Any sell-side analyst that started in the business after the year 2000 has to have an entirely different view of volatility than the analysts that were around in the 1980s or 1990s.
Here is the “EPS estimate revision” spreadsheet that I post to this blog occasionally: FC-eps estimate revisions.
Thinking about this blog post of a few weeks ago, in the above spreadsheet, note how the first quarters of each of the past 3 years, 2014, 2015, 2016, had no earnings weeks above 50% in terms of estimate revisions (spreadsheet lines 11, 64 and 115). But then note how after the Q4’s earnings were reported and we progressed into the first and 2nd quarters, the estimate revisions turned a little more positive. (Source: Thomson Reuters estimate revision data)

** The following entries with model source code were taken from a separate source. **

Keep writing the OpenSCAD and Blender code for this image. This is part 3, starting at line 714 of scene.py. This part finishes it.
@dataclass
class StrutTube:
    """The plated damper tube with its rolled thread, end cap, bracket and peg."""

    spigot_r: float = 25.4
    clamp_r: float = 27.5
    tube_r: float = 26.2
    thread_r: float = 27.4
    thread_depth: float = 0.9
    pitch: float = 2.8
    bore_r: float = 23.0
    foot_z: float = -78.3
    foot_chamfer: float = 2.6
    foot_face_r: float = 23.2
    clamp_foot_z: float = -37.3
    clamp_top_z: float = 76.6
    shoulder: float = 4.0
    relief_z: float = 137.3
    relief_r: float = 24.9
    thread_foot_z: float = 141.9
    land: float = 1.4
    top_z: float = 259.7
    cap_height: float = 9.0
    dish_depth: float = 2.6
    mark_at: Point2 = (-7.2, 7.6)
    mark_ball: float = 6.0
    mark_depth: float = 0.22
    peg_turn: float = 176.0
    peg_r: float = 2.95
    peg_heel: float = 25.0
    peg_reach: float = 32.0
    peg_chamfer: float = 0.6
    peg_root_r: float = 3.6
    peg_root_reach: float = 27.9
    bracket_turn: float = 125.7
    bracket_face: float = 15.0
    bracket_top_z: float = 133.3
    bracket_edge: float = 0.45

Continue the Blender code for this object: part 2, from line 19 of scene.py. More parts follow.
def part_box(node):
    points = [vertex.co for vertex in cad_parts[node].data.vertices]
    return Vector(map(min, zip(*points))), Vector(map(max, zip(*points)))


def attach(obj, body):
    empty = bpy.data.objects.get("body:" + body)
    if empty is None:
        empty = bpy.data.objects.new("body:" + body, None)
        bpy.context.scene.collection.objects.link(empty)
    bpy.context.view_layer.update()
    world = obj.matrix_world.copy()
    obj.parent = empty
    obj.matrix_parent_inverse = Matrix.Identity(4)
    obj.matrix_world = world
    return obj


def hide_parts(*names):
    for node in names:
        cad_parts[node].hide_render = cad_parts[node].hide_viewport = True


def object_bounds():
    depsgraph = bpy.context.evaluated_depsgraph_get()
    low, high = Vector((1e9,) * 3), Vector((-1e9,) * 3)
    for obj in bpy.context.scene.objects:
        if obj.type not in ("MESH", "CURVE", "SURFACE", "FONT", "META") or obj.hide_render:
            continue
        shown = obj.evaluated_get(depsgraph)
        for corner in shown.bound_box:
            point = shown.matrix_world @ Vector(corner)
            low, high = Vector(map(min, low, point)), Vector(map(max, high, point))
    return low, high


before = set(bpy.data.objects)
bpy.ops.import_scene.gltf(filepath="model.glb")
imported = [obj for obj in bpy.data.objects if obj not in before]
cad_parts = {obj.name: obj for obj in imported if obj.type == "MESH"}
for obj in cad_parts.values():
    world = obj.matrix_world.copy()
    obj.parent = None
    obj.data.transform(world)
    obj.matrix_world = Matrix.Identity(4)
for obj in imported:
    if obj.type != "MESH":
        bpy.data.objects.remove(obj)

Were management too conservative and pessimistic with their full-year guidance after reporting Q4 earnings each of the past three years ? Were analysts too conservative with their full-year numbers, trimming numbers and being too careful ? Did the S&P 500 correction in each of the past January – Februarys in 2014 (Ukraine and Venezuela), 2015 (West Coast port slowdown, strong dollar) and 2016 ($26 crude oil and widening credit spreads), cause analysts to pull in their horns?
Yes, this is navel gazing and “inquiring minds want to know” kind of thinking, but the revisions data is there in black and white.
Each “black box” so to speak highlights the bulk of the earnings reporting season for the S&P 500.
For some reason, revisions are more negative than positive in the first quarter of each of the last three years, only to get more positive after Q1 earnings.
We’ll see if the pattern repeats for Q1 ’16 earnings.
To answer the headline question, “How can they not be?”